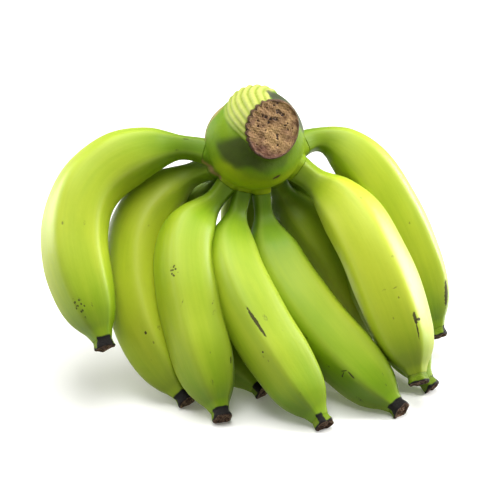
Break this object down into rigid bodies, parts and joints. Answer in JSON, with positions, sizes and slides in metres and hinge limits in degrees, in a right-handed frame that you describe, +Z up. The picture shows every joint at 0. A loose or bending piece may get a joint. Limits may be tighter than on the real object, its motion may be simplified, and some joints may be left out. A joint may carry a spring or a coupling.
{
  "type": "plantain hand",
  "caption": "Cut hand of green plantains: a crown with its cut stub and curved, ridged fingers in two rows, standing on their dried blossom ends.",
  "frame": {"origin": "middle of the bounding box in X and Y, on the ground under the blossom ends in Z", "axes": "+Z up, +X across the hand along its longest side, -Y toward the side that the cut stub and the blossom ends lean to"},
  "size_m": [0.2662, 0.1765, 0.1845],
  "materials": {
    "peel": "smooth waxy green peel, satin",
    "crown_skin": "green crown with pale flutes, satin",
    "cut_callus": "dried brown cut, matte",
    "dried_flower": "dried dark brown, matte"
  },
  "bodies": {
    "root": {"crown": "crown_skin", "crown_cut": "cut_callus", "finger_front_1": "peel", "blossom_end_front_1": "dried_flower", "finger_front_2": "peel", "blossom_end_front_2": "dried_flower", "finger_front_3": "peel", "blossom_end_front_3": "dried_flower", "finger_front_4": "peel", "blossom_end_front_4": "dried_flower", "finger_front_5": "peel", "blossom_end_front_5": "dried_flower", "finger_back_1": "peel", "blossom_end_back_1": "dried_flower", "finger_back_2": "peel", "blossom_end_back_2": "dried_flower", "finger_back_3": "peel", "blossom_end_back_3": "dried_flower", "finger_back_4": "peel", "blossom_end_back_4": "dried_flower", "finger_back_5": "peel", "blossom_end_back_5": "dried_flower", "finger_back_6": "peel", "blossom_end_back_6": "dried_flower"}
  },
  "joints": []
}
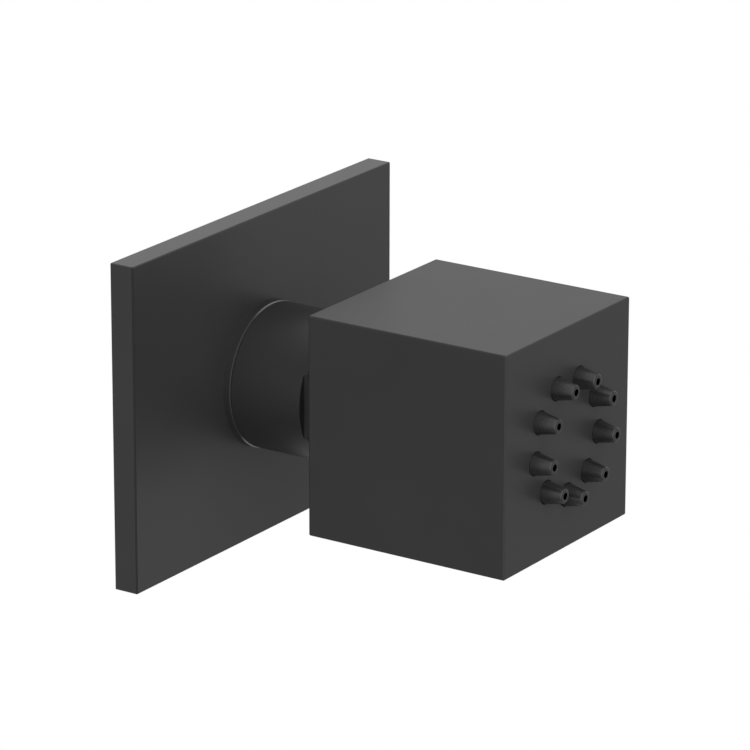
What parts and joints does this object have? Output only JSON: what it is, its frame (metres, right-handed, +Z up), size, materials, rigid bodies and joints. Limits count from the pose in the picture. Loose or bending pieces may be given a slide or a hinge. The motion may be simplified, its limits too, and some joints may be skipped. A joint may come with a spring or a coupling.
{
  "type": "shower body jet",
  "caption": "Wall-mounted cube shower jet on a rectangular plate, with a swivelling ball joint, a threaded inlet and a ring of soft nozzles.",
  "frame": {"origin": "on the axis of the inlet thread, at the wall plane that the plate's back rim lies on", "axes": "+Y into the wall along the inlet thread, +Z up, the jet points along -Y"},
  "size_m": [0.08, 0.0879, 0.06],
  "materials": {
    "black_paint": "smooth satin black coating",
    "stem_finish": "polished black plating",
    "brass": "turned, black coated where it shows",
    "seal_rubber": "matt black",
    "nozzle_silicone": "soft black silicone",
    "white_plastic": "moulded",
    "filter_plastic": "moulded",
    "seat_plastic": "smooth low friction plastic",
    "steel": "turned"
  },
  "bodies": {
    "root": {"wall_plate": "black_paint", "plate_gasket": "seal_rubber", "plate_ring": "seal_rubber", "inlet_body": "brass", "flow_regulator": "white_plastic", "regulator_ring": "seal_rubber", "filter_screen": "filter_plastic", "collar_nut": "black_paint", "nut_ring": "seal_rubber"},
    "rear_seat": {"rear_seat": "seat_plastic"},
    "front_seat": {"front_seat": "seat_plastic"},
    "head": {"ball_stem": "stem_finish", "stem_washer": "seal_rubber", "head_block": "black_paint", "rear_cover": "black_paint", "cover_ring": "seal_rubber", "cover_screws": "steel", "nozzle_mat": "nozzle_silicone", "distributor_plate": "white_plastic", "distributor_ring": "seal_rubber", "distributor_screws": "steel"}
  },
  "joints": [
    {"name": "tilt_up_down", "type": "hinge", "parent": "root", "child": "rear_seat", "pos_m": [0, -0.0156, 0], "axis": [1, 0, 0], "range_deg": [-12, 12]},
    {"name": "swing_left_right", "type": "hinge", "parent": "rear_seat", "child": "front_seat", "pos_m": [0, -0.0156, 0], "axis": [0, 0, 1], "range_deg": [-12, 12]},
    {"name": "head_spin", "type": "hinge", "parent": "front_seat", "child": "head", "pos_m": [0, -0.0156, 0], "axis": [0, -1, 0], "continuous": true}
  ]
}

==================================================

The request:
Using the data above, output each line exactly.

Output for this task:
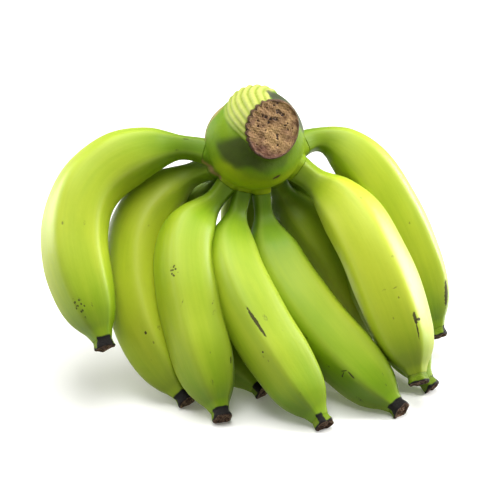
Break this object down into rigid bodies, parts and joints. Answer in JSON, with positions, sizes and slides in metres and hinge limits in degrees, in a right-handed frame that you describe, +Z up. The picture shows every joint at 0. A loose or bending piece may get a joint. Limits may be tighter than on the real object, its motion may be simplified, and some joints may be left out. A joint may carry a spring or a coupling.
{
  "type": "plantain hand",
  "caption": "Cut hand of green plantains: a crown with its cut stub and curved, ridged fingers in two rows, standing on their dried blossom ends.",
  "frame": {"origin": "middle of the bounding box in X and Y, on the ground under the blossom ends in Z", "axes": "+Z up, +X across the hand along its longest side, -Y toward the side that the cut stub and the blossom ends lean to"},
  "size_m": [0.2662, 0.1765, 0.1845],
  "materials": {
    "peel": "smooth waxy green peel, satin",
    "crown_skin": "green crown with pale flutes, satin",
    "cut_callus": "dried brown cut, matte",
    "dried_flower": "dried dark brown, matte"
  },
  "bodies": {
    "root": {"crown": "crown_skin", "crown_cut": "cut_callus", "finger_front_1": "peel", "blossom_end_front_1": "dried_flower", "finger_front_2": "peel", "blossom_end_front_2": "dried_flower", "finger_front_3": "peel", "blossom_end_front_3": "dried_flower", "finger_front_4": "peel", "blossom_end_front_4": "dried_flower", "finger_front_5": "peel", "blossom_end_front_5": "dried_flower", "finger_back_1": "peel", "blossom_end_back_1": "dried_flower", "finger_back_2": "peel", "blossom_end_back_2": "dried_flower", "finger_back_3": "peel", "blossom_end_back_3": "dried_flower", "finger_back_4": "peel", "blossom_end_back_4": "dried_flower", "finger_back_5": "peel", "blossom_end_back_5": "dried_flower", "finger_back_6": "peel", "blossom_end_back_6": "dried_flower"}
  },
  "joints": []
}
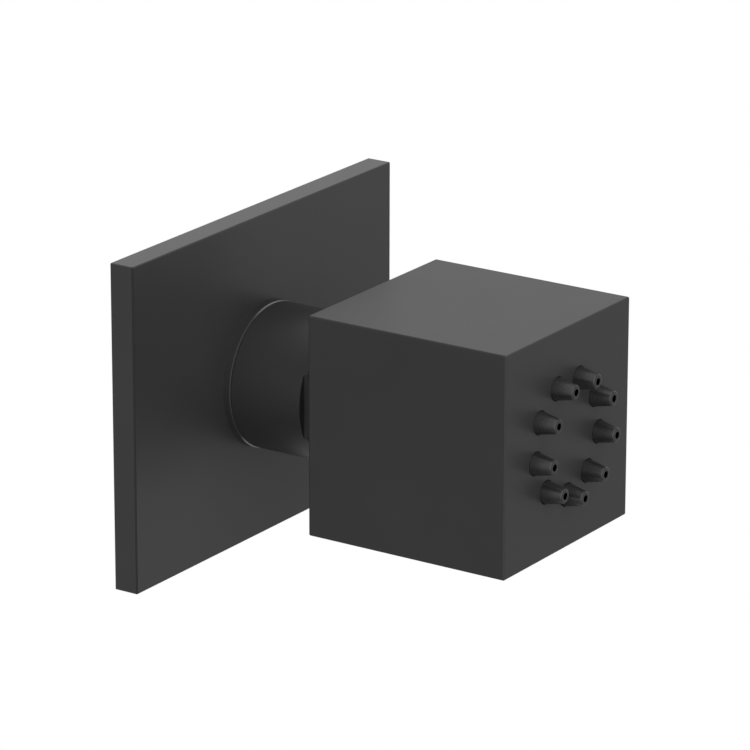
What parts and joints does this object have? Output only JSON: what it is, its frame (metres, right-handed, +Z up), size, materials, rigid bodies and joints. Limits count from the pose in the picture. Loose or bending pieces may be given a slide or a hinge. The motion may be simplified, its limits too, and some joints may be skipped. A joint may come with a spring or a coupling.
{
  "type": "shower body jet",
  "caption": "Wall-mounted cube shower jet on a rectangular plate, with a swivelling ball joint, a threaded inlet and a ring of soft nozzles.",
  "frame": {"origin": "on the axis of the inlet thread, at the wall plane that the plate's back rim lies on", "axes": "+Y into the wall along the inlet thread, +Z up, the jet points along -Y"},
  "size_m": [0.08, 0.0879, 0.06],
  "materials": {
    "black_paint": "smooth satin black coating",
    "stem_finish": "polished black plating",
    "brass": "turned, black coated where it shows",
    "seal_rubber": "matt black",
    "nozzle_silicone": "soft black silicone",
    "white_plastic": "moulded",
    "filter_plastic": "moulded",
    "seat_plastic": "smooth low friction plastic",
    "steel": "turned"
  },
  "bodies": {
    "root": {"wall_plate": "black_paint", "plate_gasket": "seal_rubber", "plate_ring": "seal_rubber", "inlet_body": "brass", "flow_regulator": "white_plastic", "regulator_ring": "seal_rubber", "filter_screen": "filter_plastic", "collar_nut": "black_paint", "nut_ring": "seal_rubber"},
    "rear_seat": {"rear_seat": "seat_plastic"},
    "front_seat": {"front_seat": "seat_plastic"},
    "head": {"ball_stem": "stem_finish", "stem_washer": "seal_rubber", "head_block": "black_paint", "rear_cover": "black_paint", "cover_ring": "seal_rubber", "cover_screws": "steel", "nozzle_mat": "nozzle_silicone", "distributor_plate": "white_plastic", "distributor_ring": "seal_rubber", "distributor_screws": "steel"}
  },
  "joints": [
    {"name": "tilt_up_down", "type": "hinge", "parent": "root", "child": "rear_seat", "pos_m": [0, -0.0156, 0], "axis": [1, 0, 0], "range_deg": [-12, 12]},
    {"name": "swing_left_right", "type": "hinge", "parent": "rear_seat", "child": "front_seat", "pos_m": [0, -0.0156, 0], "axis": [0, 0, 1], "range_deg": [-12, 12]},
    {"name": "head_spin", "type": "hinge", "parent": "front_seat", "child": "head", "pos_m": [0, -0.0156, 0], "axis": [0, -1, 0], "continuous": true}
  ]
}